This is the second part of a study on the global dairy sector and
developing countries. The first part provided an overview of the global
dairy sector, its development trends over the past twenty years and the
main international dairy trade flows as background information and
overall context. This part aims to address the question of whether and
to what extent dairy sectors in developing countries have been harmed by
the practice of some OECD countries to dispose of surplus milk powder by
'dumping' it on the world market.
The paper adopts a case-study approach and six countries, Thailand,
Bangladesh, Tanzania, Senegal, Peru and Jamaica were selected for a
detailed analysis of their dairy sector.
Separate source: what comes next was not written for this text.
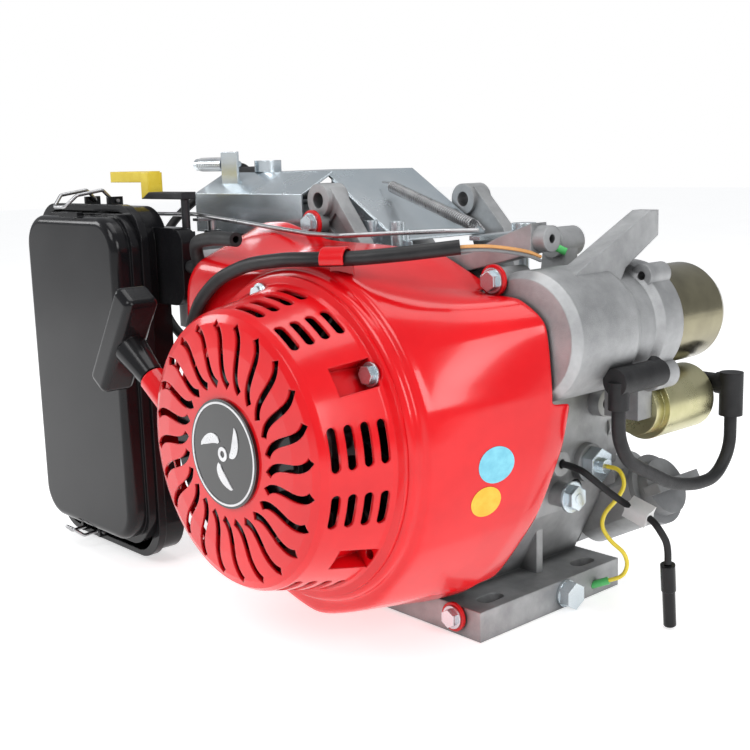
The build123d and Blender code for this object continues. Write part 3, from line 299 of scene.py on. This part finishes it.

The individual country studies
review national dairy production, consumption and trade; marketing and
processing; dairy policies and finally provide a qualitative assessment
of the likely impact of milk powder imports on the dairy sector. The
study concludes by summing up the findings on the likely effects of milk
powder imports in each of the six countries.
While subsidised milk powder imports in some cases are likely to have
contributed to difficulties of dairy sector development, in none of them
do they appear to have been the major constraint. As in developing
countries climatic conditions for dairy production are often
unfavourable for high-yielding breeds, production volumes are low and
long-distance distribution costs high while demand for dairy products,
particularly from urban centres substantially exceeds domestic
production, dairy product imports mainly serve to bridge the gap between
domestic demand and production, particularly in the lean season.
The claim of 'dairy dumping' appears to frequently be mis-used an
opportune explanation for slow development and lack in competitiveness
of domestic dairy sectors that frees policy makers from the necessity to
address home made obstacles for dairy development. A forward looking
strategy for national dairy production should focus on improving
competitiveness of production and processing and prevent concentration
of a few large companies that control the whole sector.
A two page executive summary is available in addition to this paper.
PPLPI, FAO, Rome, Italy, vi+82 pp.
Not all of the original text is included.